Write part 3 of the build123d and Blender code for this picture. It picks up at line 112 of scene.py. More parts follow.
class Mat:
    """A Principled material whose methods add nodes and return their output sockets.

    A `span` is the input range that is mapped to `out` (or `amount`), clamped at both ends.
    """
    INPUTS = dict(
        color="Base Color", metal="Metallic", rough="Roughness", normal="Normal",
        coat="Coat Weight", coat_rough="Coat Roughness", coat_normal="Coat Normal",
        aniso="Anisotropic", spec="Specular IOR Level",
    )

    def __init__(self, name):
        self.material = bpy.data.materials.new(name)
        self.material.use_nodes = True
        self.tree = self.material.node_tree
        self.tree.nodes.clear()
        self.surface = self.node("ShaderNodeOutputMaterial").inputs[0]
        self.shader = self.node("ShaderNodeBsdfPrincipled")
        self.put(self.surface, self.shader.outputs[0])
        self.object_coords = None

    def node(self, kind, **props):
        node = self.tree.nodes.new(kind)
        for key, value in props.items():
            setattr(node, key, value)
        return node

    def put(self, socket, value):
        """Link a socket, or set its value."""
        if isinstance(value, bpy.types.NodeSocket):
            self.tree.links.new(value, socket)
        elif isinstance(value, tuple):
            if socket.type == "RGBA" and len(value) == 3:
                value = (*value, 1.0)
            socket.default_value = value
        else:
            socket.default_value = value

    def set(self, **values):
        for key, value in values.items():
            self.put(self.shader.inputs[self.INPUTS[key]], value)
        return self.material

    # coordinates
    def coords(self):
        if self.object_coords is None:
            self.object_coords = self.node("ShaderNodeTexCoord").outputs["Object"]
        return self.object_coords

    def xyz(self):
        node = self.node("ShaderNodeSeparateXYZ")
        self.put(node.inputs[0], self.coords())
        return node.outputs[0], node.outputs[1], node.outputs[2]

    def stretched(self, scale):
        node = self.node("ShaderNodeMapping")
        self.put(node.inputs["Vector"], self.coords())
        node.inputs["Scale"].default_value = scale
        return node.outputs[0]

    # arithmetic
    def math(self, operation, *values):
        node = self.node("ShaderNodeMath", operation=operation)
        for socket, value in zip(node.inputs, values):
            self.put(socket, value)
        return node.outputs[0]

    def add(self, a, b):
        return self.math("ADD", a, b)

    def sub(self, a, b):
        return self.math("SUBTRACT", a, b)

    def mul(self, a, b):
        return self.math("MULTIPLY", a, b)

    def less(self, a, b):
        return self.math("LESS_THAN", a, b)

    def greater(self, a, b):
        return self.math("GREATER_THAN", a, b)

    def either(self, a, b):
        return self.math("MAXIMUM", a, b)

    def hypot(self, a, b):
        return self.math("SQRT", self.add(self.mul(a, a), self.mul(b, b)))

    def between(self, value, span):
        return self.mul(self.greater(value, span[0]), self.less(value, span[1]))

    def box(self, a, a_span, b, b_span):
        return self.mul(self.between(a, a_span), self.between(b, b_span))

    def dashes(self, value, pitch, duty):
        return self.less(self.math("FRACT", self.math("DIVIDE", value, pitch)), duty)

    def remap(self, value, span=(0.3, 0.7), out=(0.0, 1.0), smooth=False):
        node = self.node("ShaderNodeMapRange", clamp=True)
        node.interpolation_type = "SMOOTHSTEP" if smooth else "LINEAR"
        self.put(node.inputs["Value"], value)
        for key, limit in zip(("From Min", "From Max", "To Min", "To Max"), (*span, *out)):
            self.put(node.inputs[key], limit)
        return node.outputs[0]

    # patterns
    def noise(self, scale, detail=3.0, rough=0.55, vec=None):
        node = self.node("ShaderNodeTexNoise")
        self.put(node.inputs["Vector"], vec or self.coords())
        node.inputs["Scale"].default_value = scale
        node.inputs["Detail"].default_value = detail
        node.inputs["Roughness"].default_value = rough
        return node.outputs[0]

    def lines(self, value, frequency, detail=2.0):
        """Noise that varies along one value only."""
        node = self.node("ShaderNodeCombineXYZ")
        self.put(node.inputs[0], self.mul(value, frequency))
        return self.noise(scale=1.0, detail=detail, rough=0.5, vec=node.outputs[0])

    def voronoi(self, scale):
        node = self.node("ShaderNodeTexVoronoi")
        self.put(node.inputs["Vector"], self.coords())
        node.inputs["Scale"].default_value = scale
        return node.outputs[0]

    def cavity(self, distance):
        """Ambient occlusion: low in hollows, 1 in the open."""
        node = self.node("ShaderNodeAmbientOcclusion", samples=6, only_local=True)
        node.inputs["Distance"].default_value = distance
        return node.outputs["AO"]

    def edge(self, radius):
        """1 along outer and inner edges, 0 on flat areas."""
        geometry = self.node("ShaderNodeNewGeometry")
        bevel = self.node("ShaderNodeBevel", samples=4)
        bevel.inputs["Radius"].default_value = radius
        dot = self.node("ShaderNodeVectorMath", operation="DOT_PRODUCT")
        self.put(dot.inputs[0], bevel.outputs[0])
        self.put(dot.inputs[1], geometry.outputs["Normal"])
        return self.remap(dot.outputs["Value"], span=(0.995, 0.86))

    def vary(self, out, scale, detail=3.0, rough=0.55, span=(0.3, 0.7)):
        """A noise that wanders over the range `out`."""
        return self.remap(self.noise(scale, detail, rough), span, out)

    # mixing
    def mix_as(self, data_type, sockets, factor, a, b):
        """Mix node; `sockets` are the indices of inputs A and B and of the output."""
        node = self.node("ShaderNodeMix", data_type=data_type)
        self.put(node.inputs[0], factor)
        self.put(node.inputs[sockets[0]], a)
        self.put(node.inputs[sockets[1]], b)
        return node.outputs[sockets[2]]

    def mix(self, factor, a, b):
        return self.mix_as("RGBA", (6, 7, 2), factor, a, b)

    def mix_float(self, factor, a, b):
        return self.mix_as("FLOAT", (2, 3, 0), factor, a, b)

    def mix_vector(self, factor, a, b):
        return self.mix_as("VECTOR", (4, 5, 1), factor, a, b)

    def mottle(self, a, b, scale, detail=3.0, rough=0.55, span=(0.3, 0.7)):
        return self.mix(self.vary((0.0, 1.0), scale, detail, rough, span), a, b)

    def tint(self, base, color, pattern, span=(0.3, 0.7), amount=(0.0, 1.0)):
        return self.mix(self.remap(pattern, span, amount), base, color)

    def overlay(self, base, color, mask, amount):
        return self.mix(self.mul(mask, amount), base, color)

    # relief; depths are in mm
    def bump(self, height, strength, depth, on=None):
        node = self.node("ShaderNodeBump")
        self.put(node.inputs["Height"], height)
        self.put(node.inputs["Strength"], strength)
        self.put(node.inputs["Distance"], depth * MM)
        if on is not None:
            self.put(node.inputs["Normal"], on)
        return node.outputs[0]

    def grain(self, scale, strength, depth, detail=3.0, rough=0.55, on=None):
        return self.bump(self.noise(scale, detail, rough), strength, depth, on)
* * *
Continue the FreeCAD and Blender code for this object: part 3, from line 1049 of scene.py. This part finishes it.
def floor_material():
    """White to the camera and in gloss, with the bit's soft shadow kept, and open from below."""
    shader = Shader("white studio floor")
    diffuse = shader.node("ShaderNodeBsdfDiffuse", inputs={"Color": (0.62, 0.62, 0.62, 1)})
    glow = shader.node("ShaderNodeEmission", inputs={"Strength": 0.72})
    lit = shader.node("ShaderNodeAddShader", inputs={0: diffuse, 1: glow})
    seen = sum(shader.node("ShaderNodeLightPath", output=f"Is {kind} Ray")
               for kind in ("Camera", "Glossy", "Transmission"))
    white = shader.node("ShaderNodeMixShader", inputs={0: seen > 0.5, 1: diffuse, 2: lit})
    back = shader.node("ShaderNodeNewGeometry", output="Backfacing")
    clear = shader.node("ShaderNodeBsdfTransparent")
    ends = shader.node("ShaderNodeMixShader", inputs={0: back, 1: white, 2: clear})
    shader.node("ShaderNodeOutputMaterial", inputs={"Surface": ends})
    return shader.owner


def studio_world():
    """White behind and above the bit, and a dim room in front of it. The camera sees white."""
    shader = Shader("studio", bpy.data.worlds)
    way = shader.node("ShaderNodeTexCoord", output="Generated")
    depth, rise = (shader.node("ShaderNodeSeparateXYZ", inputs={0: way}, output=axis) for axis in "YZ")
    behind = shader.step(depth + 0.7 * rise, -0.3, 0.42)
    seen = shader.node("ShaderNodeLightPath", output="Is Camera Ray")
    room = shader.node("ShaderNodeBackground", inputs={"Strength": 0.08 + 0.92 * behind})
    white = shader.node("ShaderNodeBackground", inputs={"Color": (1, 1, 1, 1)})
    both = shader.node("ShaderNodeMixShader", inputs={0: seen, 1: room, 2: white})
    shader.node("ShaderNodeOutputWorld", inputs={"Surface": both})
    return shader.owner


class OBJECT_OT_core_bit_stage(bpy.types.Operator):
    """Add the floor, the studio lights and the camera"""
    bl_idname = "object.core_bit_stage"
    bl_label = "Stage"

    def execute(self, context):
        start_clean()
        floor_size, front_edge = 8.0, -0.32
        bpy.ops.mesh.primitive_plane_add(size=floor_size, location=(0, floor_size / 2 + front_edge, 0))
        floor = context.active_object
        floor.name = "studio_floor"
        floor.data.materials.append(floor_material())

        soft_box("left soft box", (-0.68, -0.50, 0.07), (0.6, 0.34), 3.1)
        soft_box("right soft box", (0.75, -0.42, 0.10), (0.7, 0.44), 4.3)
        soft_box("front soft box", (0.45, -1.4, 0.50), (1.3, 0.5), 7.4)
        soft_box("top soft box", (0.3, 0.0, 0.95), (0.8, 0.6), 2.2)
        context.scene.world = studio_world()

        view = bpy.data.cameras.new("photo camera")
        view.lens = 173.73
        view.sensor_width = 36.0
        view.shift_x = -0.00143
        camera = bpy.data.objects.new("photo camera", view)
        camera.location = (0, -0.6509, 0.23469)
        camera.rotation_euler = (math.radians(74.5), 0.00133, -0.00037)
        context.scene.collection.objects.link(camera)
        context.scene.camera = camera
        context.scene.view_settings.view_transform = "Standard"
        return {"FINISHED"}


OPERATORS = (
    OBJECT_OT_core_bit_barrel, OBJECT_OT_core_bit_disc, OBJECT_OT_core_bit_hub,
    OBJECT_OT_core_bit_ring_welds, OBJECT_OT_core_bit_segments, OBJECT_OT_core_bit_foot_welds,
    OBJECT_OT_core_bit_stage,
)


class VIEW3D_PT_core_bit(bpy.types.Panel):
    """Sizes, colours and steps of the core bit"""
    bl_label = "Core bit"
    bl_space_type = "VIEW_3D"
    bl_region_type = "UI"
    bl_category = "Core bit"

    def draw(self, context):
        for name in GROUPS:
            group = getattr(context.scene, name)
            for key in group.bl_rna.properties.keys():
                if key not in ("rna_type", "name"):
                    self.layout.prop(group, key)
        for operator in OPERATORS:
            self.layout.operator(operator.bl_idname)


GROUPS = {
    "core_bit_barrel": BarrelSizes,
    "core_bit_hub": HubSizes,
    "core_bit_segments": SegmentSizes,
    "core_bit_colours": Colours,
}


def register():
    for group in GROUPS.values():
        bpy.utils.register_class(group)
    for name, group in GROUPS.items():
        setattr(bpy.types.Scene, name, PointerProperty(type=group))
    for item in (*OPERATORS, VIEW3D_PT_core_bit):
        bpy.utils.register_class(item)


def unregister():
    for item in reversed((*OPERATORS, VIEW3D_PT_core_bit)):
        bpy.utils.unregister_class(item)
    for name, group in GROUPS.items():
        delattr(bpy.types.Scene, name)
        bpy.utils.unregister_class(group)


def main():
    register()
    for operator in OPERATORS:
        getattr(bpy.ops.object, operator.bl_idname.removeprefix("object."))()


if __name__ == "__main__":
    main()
--
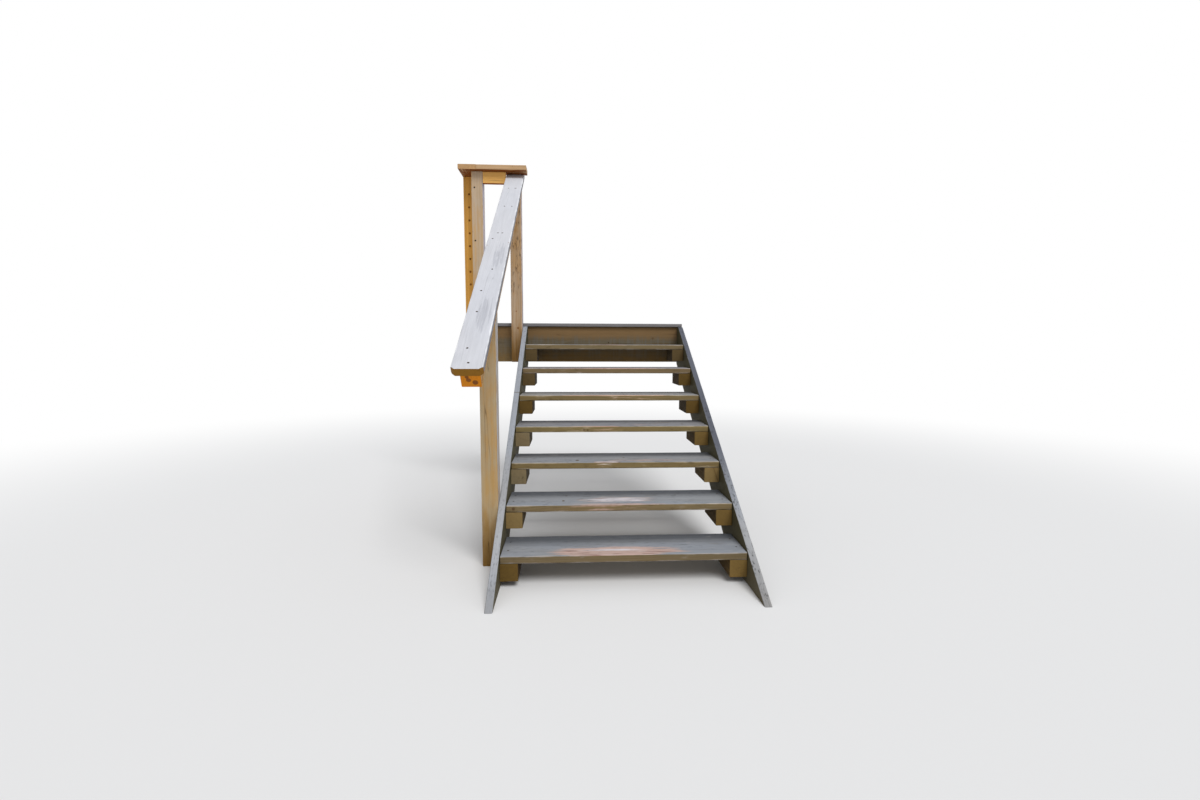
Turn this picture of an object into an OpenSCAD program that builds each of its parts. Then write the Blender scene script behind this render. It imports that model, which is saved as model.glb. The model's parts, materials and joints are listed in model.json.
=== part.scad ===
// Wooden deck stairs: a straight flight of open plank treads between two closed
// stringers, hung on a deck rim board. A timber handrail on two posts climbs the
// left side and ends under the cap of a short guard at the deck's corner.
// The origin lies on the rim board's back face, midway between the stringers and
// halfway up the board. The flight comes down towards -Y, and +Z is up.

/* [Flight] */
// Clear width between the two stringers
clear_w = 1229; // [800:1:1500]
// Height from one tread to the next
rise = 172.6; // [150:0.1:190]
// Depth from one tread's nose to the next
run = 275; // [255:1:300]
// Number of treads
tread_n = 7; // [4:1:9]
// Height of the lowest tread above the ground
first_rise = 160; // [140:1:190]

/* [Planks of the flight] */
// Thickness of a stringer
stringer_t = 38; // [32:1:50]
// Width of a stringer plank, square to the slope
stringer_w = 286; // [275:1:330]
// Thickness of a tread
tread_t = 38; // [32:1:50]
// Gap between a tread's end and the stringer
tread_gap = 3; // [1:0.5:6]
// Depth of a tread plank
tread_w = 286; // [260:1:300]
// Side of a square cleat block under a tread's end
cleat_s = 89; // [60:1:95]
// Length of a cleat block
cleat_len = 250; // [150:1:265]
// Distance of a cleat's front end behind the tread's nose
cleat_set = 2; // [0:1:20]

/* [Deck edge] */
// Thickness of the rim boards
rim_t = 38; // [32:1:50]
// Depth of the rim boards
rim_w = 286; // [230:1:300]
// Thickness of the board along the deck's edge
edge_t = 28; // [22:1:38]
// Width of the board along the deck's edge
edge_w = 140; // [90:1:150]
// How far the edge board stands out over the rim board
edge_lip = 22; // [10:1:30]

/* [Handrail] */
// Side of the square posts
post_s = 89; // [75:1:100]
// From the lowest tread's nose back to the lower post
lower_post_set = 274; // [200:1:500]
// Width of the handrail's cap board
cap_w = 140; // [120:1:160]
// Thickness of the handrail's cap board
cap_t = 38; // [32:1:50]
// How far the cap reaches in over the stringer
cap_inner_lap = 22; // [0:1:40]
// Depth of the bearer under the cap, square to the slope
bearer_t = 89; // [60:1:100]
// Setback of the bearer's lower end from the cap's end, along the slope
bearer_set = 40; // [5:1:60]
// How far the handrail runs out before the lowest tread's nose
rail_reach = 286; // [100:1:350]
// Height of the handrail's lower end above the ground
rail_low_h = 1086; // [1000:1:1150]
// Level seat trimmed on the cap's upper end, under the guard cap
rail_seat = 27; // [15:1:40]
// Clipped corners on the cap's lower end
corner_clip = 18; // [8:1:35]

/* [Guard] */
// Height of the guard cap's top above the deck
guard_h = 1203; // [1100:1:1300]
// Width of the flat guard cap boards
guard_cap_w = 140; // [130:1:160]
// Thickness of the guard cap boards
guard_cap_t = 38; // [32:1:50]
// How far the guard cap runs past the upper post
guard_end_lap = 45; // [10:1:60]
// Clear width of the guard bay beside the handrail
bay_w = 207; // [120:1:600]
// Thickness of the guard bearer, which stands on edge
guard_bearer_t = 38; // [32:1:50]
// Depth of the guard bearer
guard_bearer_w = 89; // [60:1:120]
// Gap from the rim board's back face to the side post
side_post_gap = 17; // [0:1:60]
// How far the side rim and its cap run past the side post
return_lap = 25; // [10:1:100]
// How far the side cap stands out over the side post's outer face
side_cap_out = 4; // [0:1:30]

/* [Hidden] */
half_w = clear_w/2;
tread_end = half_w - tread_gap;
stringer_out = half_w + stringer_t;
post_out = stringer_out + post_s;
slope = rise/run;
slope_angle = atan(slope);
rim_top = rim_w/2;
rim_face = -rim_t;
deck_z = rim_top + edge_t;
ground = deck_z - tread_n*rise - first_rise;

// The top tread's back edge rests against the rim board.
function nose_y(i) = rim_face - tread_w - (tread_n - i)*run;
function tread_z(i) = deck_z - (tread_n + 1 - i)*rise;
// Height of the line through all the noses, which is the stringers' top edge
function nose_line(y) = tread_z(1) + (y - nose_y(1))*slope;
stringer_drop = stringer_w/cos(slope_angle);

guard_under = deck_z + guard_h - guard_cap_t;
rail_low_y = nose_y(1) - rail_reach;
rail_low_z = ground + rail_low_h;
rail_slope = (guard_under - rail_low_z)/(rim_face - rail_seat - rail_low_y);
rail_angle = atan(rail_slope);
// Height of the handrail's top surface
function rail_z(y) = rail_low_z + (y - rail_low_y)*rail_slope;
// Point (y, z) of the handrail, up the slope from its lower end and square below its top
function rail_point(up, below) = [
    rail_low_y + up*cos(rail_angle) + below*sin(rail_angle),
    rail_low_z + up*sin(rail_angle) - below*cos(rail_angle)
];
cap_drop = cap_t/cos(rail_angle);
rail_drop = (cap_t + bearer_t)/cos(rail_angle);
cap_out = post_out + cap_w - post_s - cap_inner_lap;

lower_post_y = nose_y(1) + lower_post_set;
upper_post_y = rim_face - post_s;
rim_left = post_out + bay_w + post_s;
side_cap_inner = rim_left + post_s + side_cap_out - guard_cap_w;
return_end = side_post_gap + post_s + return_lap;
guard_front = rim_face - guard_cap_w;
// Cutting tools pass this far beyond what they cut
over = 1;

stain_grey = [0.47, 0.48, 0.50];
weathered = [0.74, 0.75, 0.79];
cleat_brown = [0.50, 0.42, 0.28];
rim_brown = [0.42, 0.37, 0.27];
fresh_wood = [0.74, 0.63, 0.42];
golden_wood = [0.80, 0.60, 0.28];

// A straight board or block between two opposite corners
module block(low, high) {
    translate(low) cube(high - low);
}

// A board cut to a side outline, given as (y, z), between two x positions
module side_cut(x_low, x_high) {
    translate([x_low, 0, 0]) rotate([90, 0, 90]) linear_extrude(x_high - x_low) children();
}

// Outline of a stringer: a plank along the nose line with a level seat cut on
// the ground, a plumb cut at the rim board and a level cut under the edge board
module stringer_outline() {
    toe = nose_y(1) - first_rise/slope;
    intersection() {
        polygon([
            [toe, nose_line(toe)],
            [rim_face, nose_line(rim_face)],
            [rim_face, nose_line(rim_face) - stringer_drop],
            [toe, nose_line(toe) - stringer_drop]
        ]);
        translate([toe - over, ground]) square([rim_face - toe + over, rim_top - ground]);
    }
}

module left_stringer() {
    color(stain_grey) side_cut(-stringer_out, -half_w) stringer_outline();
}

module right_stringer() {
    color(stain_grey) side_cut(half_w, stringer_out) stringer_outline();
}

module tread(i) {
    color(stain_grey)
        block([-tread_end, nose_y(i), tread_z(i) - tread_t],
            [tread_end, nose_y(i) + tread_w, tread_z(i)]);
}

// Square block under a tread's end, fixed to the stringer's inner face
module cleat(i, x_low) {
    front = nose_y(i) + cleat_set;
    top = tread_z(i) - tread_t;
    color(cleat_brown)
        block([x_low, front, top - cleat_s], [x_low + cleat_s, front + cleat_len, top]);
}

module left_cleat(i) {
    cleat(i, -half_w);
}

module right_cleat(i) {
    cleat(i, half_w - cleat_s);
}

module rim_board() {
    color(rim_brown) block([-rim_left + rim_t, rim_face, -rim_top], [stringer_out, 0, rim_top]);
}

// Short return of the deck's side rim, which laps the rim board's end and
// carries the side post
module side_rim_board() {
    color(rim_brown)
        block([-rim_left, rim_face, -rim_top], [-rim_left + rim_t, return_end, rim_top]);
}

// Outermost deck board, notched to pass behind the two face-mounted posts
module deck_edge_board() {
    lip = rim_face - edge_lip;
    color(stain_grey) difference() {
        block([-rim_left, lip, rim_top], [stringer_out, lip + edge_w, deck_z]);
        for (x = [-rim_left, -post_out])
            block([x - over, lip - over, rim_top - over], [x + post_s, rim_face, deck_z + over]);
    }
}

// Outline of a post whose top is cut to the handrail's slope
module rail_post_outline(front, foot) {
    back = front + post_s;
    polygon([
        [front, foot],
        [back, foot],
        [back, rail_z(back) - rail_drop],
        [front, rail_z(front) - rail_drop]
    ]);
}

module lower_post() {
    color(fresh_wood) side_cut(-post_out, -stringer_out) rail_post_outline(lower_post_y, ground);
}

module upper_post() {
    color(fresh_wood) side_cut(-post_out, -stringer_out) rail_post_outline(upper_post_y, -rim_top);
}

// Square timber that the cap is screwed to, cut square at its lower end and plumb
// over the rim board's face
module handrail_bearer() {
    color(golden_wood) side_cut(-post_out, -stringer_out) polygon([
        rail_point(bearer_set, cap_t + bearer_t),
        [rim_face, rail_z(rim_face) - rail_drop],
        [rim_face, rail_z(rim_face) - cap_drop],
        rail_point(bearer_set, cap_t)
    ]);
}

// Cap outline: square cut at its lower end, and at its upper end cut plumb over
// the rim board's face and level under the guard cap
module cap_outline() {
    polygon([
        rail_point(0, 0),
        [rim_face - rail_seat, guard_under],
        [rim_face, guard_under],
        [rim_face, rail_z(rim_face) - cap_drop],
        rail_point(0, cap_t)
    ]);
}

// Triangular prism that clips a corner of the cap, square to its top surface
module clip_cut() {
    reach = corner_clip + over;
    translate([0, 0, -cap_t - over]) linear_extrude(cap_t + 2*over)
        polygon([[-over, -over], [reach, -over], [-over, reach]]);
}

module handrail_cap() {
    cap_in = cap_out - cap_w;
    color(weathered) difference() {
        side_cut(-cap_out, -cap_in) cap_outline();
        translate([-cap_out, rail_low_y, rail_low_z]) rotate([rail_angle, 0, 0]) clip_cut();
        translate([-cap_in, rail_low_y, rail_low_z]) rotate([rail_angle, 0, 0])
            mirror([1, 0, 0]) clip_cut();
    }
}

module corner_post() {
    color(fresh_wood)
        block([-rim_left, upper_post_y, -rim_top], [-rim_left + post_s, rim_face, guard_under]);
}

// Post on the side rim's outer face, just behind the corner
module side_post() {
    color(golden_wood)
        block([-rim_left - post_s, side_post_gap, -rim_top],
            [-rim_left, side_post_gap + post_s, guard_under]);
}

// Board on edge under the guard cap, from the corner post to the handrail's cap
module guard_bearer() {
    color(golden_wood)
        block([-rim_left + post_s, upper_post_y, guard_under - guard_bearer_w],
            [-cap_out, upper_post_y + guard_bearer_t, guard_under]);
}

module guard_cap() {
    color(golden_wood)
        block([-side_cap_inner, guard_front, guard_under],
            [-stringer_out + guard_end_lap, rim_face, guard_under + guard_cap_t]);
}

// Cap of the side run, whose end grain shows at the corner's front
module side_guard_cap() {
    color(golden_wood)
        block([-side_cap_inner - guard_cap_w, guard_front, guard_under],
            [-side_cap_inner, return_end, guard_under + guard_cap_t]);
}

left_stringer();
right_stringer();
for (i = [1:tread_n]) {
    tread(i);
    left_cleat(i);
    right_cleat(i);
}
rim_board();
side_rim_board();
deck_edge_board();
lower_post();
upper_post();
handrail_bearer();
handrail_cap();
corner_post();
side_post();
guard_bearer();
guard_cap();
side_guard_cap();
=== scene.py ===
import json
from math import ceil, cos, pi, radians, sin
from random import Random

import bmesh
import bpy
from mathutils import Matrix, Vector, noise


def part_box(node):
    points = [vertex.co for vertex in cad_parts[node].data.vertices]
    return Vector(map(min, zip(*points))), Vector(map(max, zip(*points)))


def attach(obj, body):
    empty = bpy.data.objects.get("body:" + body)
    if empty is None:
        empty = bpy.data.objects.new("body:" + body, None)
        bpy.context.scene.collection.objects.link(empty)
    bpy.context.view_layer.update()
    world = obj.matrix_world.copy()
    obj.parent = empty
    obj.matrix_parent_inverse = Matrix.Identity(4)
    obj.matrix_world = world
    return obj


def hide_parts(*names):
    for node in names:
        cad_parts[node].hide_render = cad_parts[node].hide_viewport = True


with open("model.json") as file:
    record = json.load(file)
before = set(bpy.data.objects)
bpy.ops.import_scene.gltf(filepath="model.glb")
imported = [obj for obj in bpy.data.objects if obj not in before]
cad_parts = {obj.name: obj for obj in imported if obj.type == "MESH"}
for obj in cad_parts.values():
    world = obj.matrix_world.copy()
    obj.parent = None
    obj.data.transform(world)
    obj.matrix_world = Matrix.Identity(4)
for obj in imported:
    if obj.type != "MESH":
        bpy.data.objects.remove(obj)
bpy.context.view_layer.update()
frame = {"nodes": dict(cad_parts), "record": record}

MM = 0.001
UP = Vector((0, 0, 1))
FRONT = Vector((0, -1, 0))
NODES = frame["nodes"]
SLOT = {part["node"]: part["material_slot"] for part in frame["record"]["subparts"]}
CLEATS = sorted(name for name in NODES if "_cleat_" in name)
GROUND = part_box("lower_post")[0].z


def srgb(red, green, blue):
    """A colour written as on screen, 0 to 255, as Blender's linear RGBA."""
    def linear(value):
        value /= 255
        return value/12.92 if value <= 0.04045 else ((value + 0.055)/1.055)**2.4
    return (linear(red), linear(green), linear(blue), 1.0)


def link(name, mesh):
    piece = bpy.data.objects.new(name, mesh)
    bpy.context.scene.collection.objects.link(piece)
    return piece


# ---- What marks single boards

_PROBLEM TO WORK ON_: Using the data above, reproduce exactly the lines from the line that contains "the corner's front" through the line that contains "if empty is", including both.

_SOLUTION TO THIS EXERCISE_:
// Cap of the side run, whose end grain shows at the corner's front
module side_guard_cap() {
    color(golden_wood)
        block([-side_cap_inner - guard_cap_w, guard_front, guard_under],
            [-side_cap_inner, return_end, guard_under + guard_cap_t]);
}

left_stringer();
right_stringer();
for (i = [1:tread_n]) {
    tread(i);
    left_cleat(i);
    right_cleat(i);
}
rim_board();
side_rim_board();
deck_edge_board();
lower_post();
upper_post();
handrail_bearer();
handrail_cap();
corner_post();
side_post();
guard_bearer();
guard_cap();
side_guard_cap();
=== scene.py ===
import json
from math import ceil, cos, pi, radians, sin
from random import Random

import bmesh
import bpy
from mathutils import Matrix, Vector, noise


def part_box(node):
    points = [vertex.co for vertex in cad_parts[node].data.vertices]
    return Vector(map(min, zip(*points))), Vector(map(max, zip(*points)))


def attach(obj, body):
    empty = bpy.data.objects.get("body:" + body)
    if empty is None:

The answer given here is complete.